NTS-1は開発ボードでもあるのでSDKがGitHubで公開されています。
SDKを使うとオシレータやエフェクトを自分で開発することができます。

SDKをダウンロードしてサンプルをビルドする手順が以下で開設されています。ちなみにMCUがSTM32なので、toolchainはARM Cortex-M用gccが使われています。

logue SDK | logue SDK とは

私はVMPlayer上のUbuntu 16.04で問題なくビルドできました。
ビルドしたもののNTS-1への転送はUSB経由で行えます。MIDI SysExを使った転送のようで、MIDI INとMIDI OUTの両方を指定する必要があります。

$ ./logue-cli probe 
Error: Could not find matching logue MIDI ports.

Logue interface connection failed.
  Available MIDI inputs:
    in  0: Midi Through:Midi Through Port-0 14:0
    in  1: Ensoniq AudioPCI:ES1371 16:0
    in  2: NTS-1 digital kit:NTS-1 digital kit MIDI 1 20:0

  Available MIDI ouputs:
    out 0: Midi Through:Midi Through Port-0 14:0
    out 1: Ensoniq AudioPCI:ES1371 16:0
    out 2: NTS-1 digital kit:NTS-1 digital kit MIDI 1 20:0

$ ./logue-cli load -u ../../../platform/nutekt-digital/demos/waves/waves.ntkdigunit -s 1 -i 2 -o 2 
> Parsing nutekt digital unit archive
> Parsing manifest
> Parsing unit binary payload
> Handshaking...
> Target platform: "nutekt digital"
> Target module: "Oscillator"
size: c84 crc32: ae821cd5
$ 

このサンプルのオシレータ「WAVES」は、もともとNTS-1のスロット0に書き込まれているものと同じものらしく、転送してもスロット1とスロット0に同じものが入るだけです。
デモのディレクトリにあるmanifest.jsonの中の"name" : "waves",というところを書き換えると、別の名前にすることができるので、ちゃんと書き込まれたことを確認できます。

カスタムコントローラボード

音源を制御するコントローラボードも、独自のものを作ることができるようです。
これまで、シンセサイザを制御するというとMIDIやCV/Gateなどの演奏用信号を使うのが普通でしたが、コントローラボードを自作すればMIDIに依らない制御ができることになります。また、1つのコントローラボードで複数台のNTS-1を制御すれば、ポリフォニックシンセを作ることもできそうです。

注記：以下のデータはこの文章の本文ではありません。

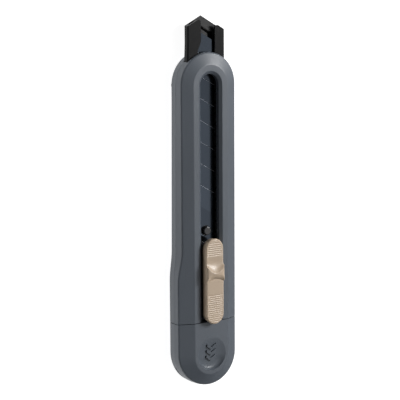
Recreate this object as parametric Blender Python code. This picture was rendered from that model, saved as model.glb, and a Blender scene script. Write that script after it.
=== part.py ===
"""Utility knife with a snap-off blade, lying on its back.

Frame: metres. The origin is the centre of the flat back face. +X is across the knife, +Y along it
towards the blade's tip, +Z out of the front face, where the thumb slide is. The cutting edge and the
belly of the handle are on the -X side.
"""

import math

import bmesh
import bpy
from mathutils import Matrix, Vector

MM = 0.001

# Blade: a standard snap-off strip, which the rest of the knife is built round
BLADE_WIDTH = 18.0 * MM
BLADE_THICKNESS = 0.5 * MM
BLADE_LENGTH = 100.0 * MM
BLADE_SLANT = math.radians(30.0)
BLADE_BEVEL = 1.7 * MM
BLADE_EDGE_THICKNESS = 0.08 * MM
BLADE_HOLE_FROM_REAR = 4.9 * MM
SEGMENT_PITCH = 10.0 * MM
SCORE_COUNT = 7
SCORE_WIDTH = 0.3 * MM
SCORE_DEEP = 0.12 * MM

# Clearances
GAP = 0.3 * MM
BLADE_SIDE_PLAY = 0.3 * MM
BLADE_ABOVE_PLATE = 0.6 * MM
LIP_ABOVE_BLADE = 0.6 * MM
SLIDE_SIDE_PLAY = 0.25 * MM
PEG_CLEARANCE = 0.45 * MM
PIN_CLEARANCE = 0.15 * MM
STEM_CLEARANCE = 0.2 * MM
SPRING_CLEARANCE = 0.1 * MM

# Blade channel
CHANNEL_WALL = 0.7 * MM
CHANNEL_PLATE = 0.6 * MM
CHANNEL_SINK = 3.3 * MM
CHANNEL_END_STANDOFF = 1.0 * MM
LEFT_LIP_SHOWS = 0.3 * MM
RIGHT_LIP_SHOWS = 0.4 * MM
HEAD_LIP_SHOWS = 2.2 * MM
HEAD_LIP_START = 4.6 * MM
HEAD_LIP_TAPER = 3.6 * MM
HEAD_OUT = 16.0 * MM
HEAD_PEAK_X = -1.4 * MM
HEAD_LEFT_DROP = 4.2 * MM
HEAD_SLOT_HEIGHT = 1.0 * MM
HEAD_SLOT_LENGTH = 6.0 * MM
HEAD_SLOT_BELOW_PEAK = 4.7 * MM
HEAD_HOLE_RADIUS = 1.5 * MM
HEAD_HOLE_X = 3.4 * MM
HEAD_HOLE_BELOW_PEAK = 8.7 * MM
BLADE_INSIDE_HEAD = 3.6 * MM
GUTTER_WIDTH = 8.4 * MM
GUTTER_DEEP = 1.0 * MM
GUTTER_BELOW_TOP = 5.8 * MM

# Carrier, lock and thumb slide
CARRIER_LENGTH = 35.8 * MM
CARRIER_REACH = 4.4 * MM
PEG_RADIUS = 2.0 * MM
PEG_PROUD = 1.7 * MM
TRAVEL_PITCH = 5.0 * MM
NOTCH_COUNT = 18
NOTCH_WIDTH = 1.0 * MM
NOTCH_DEEP = 0.8 * MM
WINDOW_LENGTH = 12.0 * MM
WINDOW_WIDTH = 4.4 * MM
SPRING_THICKNESS = 0.35 * MM
SPRING_LENGTH = 22.0 * MM
SPRING_POCKET = 0.9 * MM
SPRING_HOOK = 0.5 * MM
SPRING_HOOK_REACH = 2.0 * MM
BLOCK_END = 2.5 * MM
TOOTH_WIDTH = 2.0 * MM
TOOTH_OFFSET = 2.2 * MM
SLIDE_LENGTH = 40.2 * MM
SLIDE_BELOW_PEG = 0.8 * MM
SLIDE_PROUD = 2.6 * MM
SLIDE_BUMP = 1.8 * MM
SLIDE_LOW_RISE = 0.3 * MM
SLIDE_WALL = 1.5 * MM
SLIDE_ROOF = 1.8 * MM
SLIDE_PLAY = 0.8 * MM
RIB_PITCH = 0.94 * MM
RIB_GROOVE = 0.45 * MM
RIB_DEEP = 0.35 * MM
RIB_LAND = 1.65 * MM
LOWER_RIB_SHARE = 0.345
BUMP_SHARE = 0.537
CREST_SHARE = 0.622
SCOOP_SHARE = 0.796
SCOOP_STEPS = 8
SCOOP_POWER = 2.4
SLIDE_END_EASE = 0.8 * MM
CREST_EASE = 1.0 * MM

# Handle
BODY_DEPTH = 12.0 * MM
SIDE_ROOM = 3.2 * MM
WALL = 1.8 * MM
FRONT_WALL = 2.0 * MM
FRONT_SLOPE = math.radians(20.0)
FRONT_SLOPE_WIDTH = 5.75 * MM
BACK_CHAMFER = 2.1 * MM
SIDE_DRAFT = 0.2 * MM
PARTING_LIFT = 0.2 * MM
BACK_FLARE = 0.7 * MM
BACK_FLARE_BELOW_ARCH = 7.0 * MM
BELLY_OUT = 1.95 * MM
BELLY_START_UP = 34.5 * MM
BELLY_FULL_UP = 19.5 * MM
BELLY_STEPS = 10
ARC_STEPS = 14
SLOT_WIDTH = 10.0 * MM
SLOT_EDGE_OUT = 1.4 * MM
SLOT_EDGE_DEEP = 1.1 * MM
SLOT_RIM = 1.2 * MM
RAIL_WIDTH = 1.2 * MM
RAIL_STANDOFF = 0.9 * MM
RAIL_PAST_ARCH = 6.0 * MM
CROSS_RIB_INSET = 6.0 * MM
CROSS_RIB_COUNT = 5
PIN_RADIUS = 0.7 * MM
PIN_HEIGHT = 1.4 * MM
BOSS_WALL = 0.7 * MM
PIN_ROWS = 3
PIN_ABOVE_BELLY = 10.0 * MM
PIN_BELOW_ARCH = 4.0 * MM

# End cap
CAP_LENGTH = 31.0 * MM
PLUG_LENGTH = 5.0 * MM
PLUG_WALL = 1.2 * MM
DISH_DIAMETER = 15.8 * MM
DISH_UP = 0.5 * MM
DISH_TILT = math.radians(7.5)
DISH_FLOOR_WALL = 1.4 * MM
MARK_WIDTH = 5.4 * MM
MARK_DROP = 1.9 * MM
MARK_STROKE = 1.1 * MM
MARK_PITCH = 2.6 * MM
MARK_COUNT = 2
MARK_RELIEF = 0.45 * MM
SNAP_SLOT_WIDTH = 1.0 * MM
SNAP_SLOT_REACH = 9.0 * MM
SNAP_SLOT_LENGTH = 20.0 * MM
SNAP_SLOT_Z = 3.9 * MM

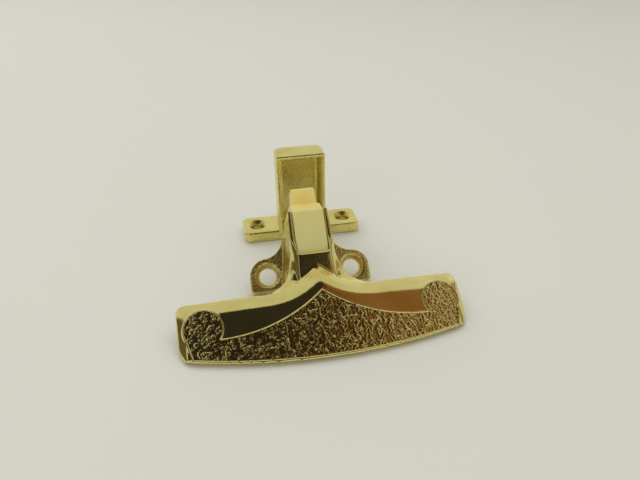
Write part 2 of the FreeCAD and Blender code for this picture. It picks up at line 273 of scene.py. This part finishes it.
worked = [face for face in relief.faces if all(in_relief(vert) for vert in face.verts)]
worked_edges = list({edge for face in worked for edge in face.edges})
bmesh.ops.subdivide_edges(relief, edges=worked_edges, cuts=1, use_grid_fill=True)
relief.normal_update()
# Tarnish and painted shade in the panel's sunk ground between the punched ridges, kept on each point.
tarnish_and_shade = relief.verts.layers.float.new("tarnish_and_shade")
as_cast = relief.verts.layers.float.new("as_cast")
worked_verts = [vert for vert in relief.verts if in_relief(vert)]
for vert in worked_verts:
    across, up, out = vert.co
    depth_in = inside_panel(across, up)
    boss = inside_boss(across, up)
    flat = smooth_step(boss, *boss_blend) * max(0.0, face_height(across, up) - out)
    sunk = smooth_step(depth_in, *panel_wall)
    punched = crinkle(across, up) * smooth_step(depth_in, *crinkle_fade)
    rim = math.exp(-(depth_in / rim_width) ** 2)
    ring = ring_share * math.exp(-(boss / rim_width) ** 2)
    line = math.exp(-((below_edge(across, up) - line_inset) / line_width) ** 2)
    line *= smooth_step(cusp_run - abs(across), 0.0, line_fade)
    out += flat + rim_height * max(rim, ring) - panel_depth * sunk - line_depth * line
    out += crinkle_depth * (punched - ground_share * sunk) * (1 - ring)
    vert.co.z = out
    vert[tarnish_and_shade] = sunk * (1 - punched)
    vert[as_cast] = panel_cast * sunk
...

ArduinoおよびMorpho(STM32 Nucleoシリーズの拡張ポート)互換のコネクタを持つ、カスタムコントローラのリファレンス基板が下記のページで公開されています。また、このカスタムコントローラをArduinoで開発するためのライブラリも提供されています。

NTS-1 Customizations

基板のガーバーデータやBOMリストが用意されているので、自分で発注して組み立てて下さいということのようです。

このコントローラボードは、要するにNTS-1との接続用コネクタを備えた、Arduinoで開発できるSTM32F030ベースのボードです。Arduino用ライブラリのソースを眺めてみると、音源基板との通信はSPIで行うようです。
また、回路図を見ると、音源基板のコネクタの接続図が載っています。



ただ、カスタムコントローラを使うためには音源基板側のファームウェアもアップデートが必要で、ファームウェアの公開は2月末を予定しているそうです。

SPI経由での音源基板との通信部分を移植すれば、普通のArduinoボード等でも音源を制御できそうですね。